Die Welt darf nach dem 35-minütigen Besuch des US-Aussenministers Antony Blinken (61) beim chinesischen Staatspräsident Xi Jinping (70) am Montag aufatmen. Für die Insel Taiwan aber war der diplomatische Schwatz enttäuschend.
1) Was hat Blinkens Besuch in Peking zu bedeuten?

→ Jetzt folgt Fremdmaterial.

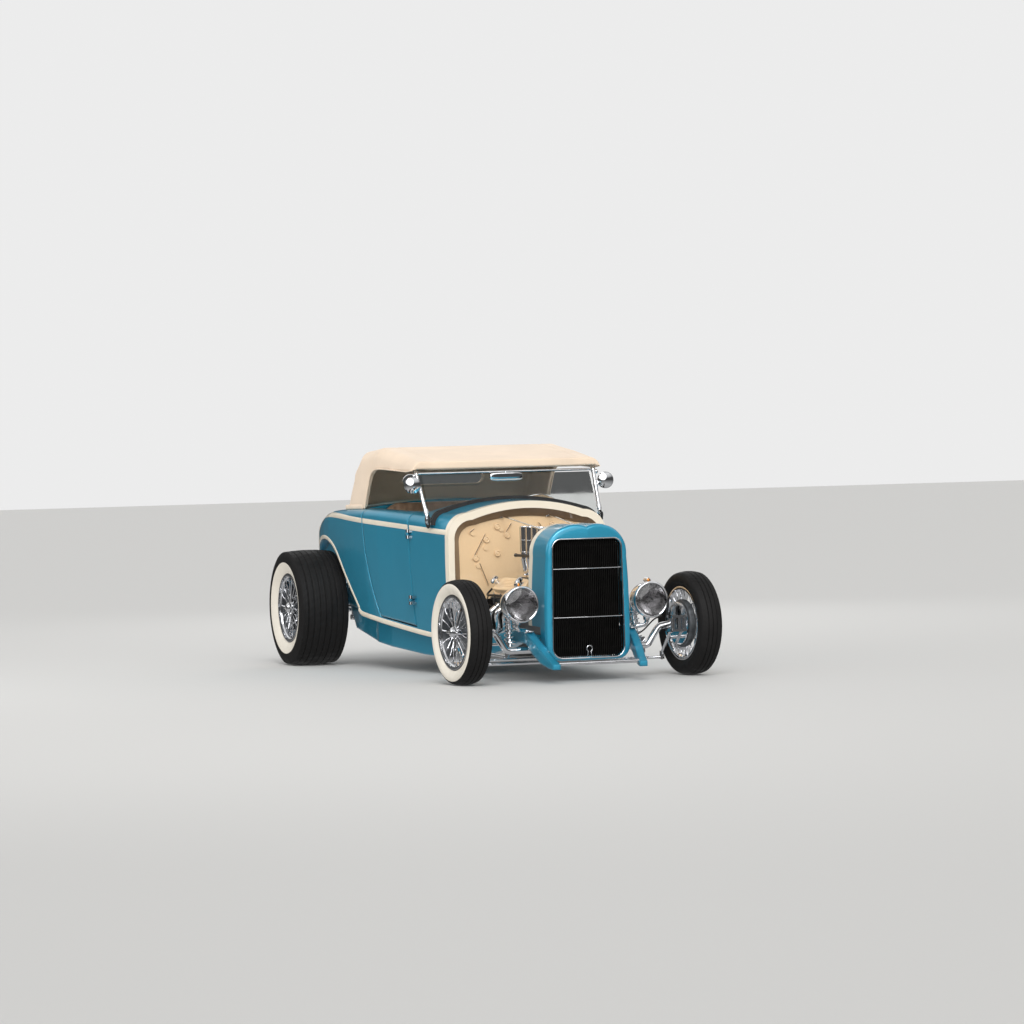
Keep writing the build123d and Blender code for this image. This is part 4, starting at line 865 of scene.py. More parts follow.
class ROADSTER_OT_wheels(bpy.types.Operator):
    """Wire wheels: a stepped chrome rim, crossing wires with nipples, a hub and a two-eared spinner"""
    bl_idname = "roadster.wheels"
    bl_label = "Wire wheels"

    def execute(self, context):
        wire = context.scene.roadster_sizes.wire
        for body, centre, axis, key in wheel_places():
            half, hub_in, hub_out = WHEELS[key]
            grids = [self.rim(centre, axis, half)]
            grids += self.hub(centre, axis, hub_in, hub_out)
            grids += self.wires(centre, axis, half, hub_in, hub_out, wire)
            piece = build_piece(body.replace("wheel", "wire") + "_wheel", grids,
                                [FINISH["wire_chrome"], FINISH["chrome"], FINISH["cast"]], body, 32)
            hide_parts(body.replace("wheel", "rim"))
        return {"FINISHED"}

    def rim(self, centre, axis, half):
        """The rim's section: flange lips curled outwards, bead seats and a dropped middle."""
        outer = [(half - x, r) for x, r in RIM_OUTER] + [(x - half, r) for x, r in RIM_OUTER[::-1]]
        inner = [(x - half, r) for x, r in RIM_INNER] + [(half - x, r) for x, r in RIM_INNER[::-1]]
        return turned(outer + inner, centre, axis, 120, 1, wrap=True)

    def hub(self, centre, axis, hub_in, hub_out):
        """A bell-shaped hub with flanges for both wire rows, a brake drum and the spinner's dome."""
        body = [(hub_in, 0.0), (hub_in, 0.030), (hub_in + 0.004, 0.040), (hub_in + 0.010, 0.040),
                (hub_in + 0.016, 0.030), (hub_out - 0.030, 0.027), (hub_out - 0.018, 0.036),
                (hub_out - 0.010, 0.036), (hub_out - 0.004, 0.031), (hub_out, 0.031), (hub_out, 0.0)]
        cap = [(hub_out - 0.001, 0.0), (hub_out - 0.001, 0.034), (hub_out + 0.006, 0.034),
               (hub_out + 0.012, 0.030), (hub_out + 0.020, 0.022), (hub_out + 0.0245, 0.012),
               (hub_out + 0.026, 0.0)]
        low = hub_in - 0.006
        drum = [(low, 0.0), (low, 0.130), (low + 0.003, 0.136), (low + 0.010, 0.138), (low + 0.034, 0.138),
                (low + 0.040, 0.134), (low + 0.042, 0.120), (low + 0.042, 0.0)]
        grids = [turned(body, centre, axis, 40, 1),
                 turned(cap, centre, axis, 40, 1),
                 turned(drum, centre, axis, 72, 2)]
        first_fin, fin_pitch, fin_r = low + 0.012, 0.007, 0.1385
        for k in range(3):
            grids.append(ring(centre + axis * (first_fin + fin_pitch * k), axis, fin_r, 0.0018, 72, 6, 2))
        a, e, f = axes_of(axis)
        turn = np.stack([a, e, f], -1)
        ear, ear_out, ear_from_axis = (0.012, 0.052, 0.017), 0.011, 0.046
        for side in (-1, 1):
            place = centre + a * (hub_out + ear_out) + e * side * ear_from_axis
            grids.append(slab(place, ear, 0.55, 3, 1, turn))
        return grids

    def wires(self, centre, axis, half, hub_in, hub_out, wire):
        """Two rows of straight wires that cross: each runs from a hub flange to the rim's dropped middle,
        leaning forward or back in turn, with a nipple at the rim."""
        a, e, f = axes_of(axis)
        # for each row: its place on the hub and on the rim along the axle, the flange's radius, its lean
        rows = ((hub_out - 0.014, half - 0.044, 0.034, 15.0), (hub_in + 0.007, half - 0.070, 0.039, 23.0))
        grids = []
        for hub_x, rim_x, hub_r, lean in rows:
            for step in range(WIRES_A_ROW):
                angle = math.radians(360 / WIRES_A_ROW * step)
                far = angle + math.radians(lean if step % 2 else -lean)
                start = centre + a * hub_x + hub_r * (math.cos(angle) * e + math.sin(angle) * f)
                end = centre + a * rim_x + WIRE_SEAT_R * (math.cos(far) * e + math.sin(far) * f)
                seat = start + (end - start) * NIPPLE_AT
                grids.append(tube([start, seat], wire, 6))
                grids.append(tube([seat, end], wire * 1.7, 6))
        return grids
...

Die Beziehung zwischen den beiden mächtigsten Ländern der Welt ist gerade extrem angespannt (Stichwort Taiwan, Uiguren, chinesische Spionage-Ballons über Amerika). Antony Blinkens (61) Besuch in Peking zeigt: Die Giganten wollen wieder in Minne miteinander auskommen. Xi Jinping (70) wünscht sich «stabile Verhältnisse», und Blinken machte den Chinesen ein diplomatisches Geschenk, in dem er betonte, die Vereinigten Staaten würden Taiwans Unabhängigkeit nicht anerkennen. Das sind fürs Erste gute Neuigkeiten für die Welt – ausser für die Unabhängigkeitsbefürworter in Taiwan.
2) Was bedeutet der Besuch für Taiwan?
Dass die lange Phase der Unsicherheit weitergeht. China hat seit der Amtseinsetzung von Taiwans Pro-Unabhängigkeits-Präsidentin Tsai Ing-wen (66) 2016 seine militärischen Provokationen gegen die Insel verstärkt. Xi droht immer wieder, die «Wiedervereinigung» Taiwans mit China notfalls militärisch zu erzwingen. Taiwan setzt für seine Verteidigung auf die «Stachelschwein-Taktik»; eine Réduit-ähnliche Defensiv-Strategie, die darauf zählt, dass die Chinesen Taiwans Steilküsten nicht einnehmen können. Ohne amerikanische Hilfe würde es dennoch knapp für Taiwan. Mehr als ein paar mündliche Zusagen von US-Präsident Joe Biden (80) haben die Taiwaner aber bis heute nicht in der Hand.
3) Worum gehts beim Taiwan-Streit?
China sieht die Insel (24 Millionen Einwohner, knapp so gross wie die Schweiz) als chinesische Provinz. Taiwans Regierung aber betont Taiwans Unabhängigkeit. Die Streitigkeiten zwischen den beiden Seiten gehen zurück bis ins Jahr 1949, als die Anhänger der Kuomintang-Partei den chinesischen Bürgerkrieg gegen Mao Tsetungs Kommunistentruppen verloren hatten und sich auf die Insel absetzten.
4) Wie steht die Schweiz zu Taiwan?
Bern unterhält keine diplomatischen Beziehungen zu Taiwan und anerkennt dessen Unabhängigkeit nicht. Erst im April machte der Bundesrat erneut deutlich, wie heikel die Aufnahme diplomatischer Beziehungen mit Taipeh wäre. In einer Antwort auf eine parlamentarische Anfrage verwies er auf den baltischen Staat Litauen, der 2021 eine taiwanische Botschaft in Vilnius eröffnete und von China mit einer sofortigen Auflösung aller Handelsbeziehungen bestraft wurde.
5) Ist die Gefahr eines China-USA-Krieges jetzt gebannt?
Nein. Die direkten Gespräche sind kein Garant für Frieden. Das zeigt der Biden-Putin-Gipfel in Genf im Sommer 2021. Damals tauschten sich der amerikanische und der russische Präsident vermeintlich persönlich aus. Ein halbes Jahr später lancierte Putin seinen Angriffskrieg auf die Ukraine. Chinas Verhalten in ebendiesem Krieg (die Chinesen bleiben ein enger Verbündeter Russlands, auch wenn sie Moskau bislang keine Waffen geschickt haben) könnte jederzeit zu einem neuen Bruch in den amerikanisch-chinesischen Beziehungen führen.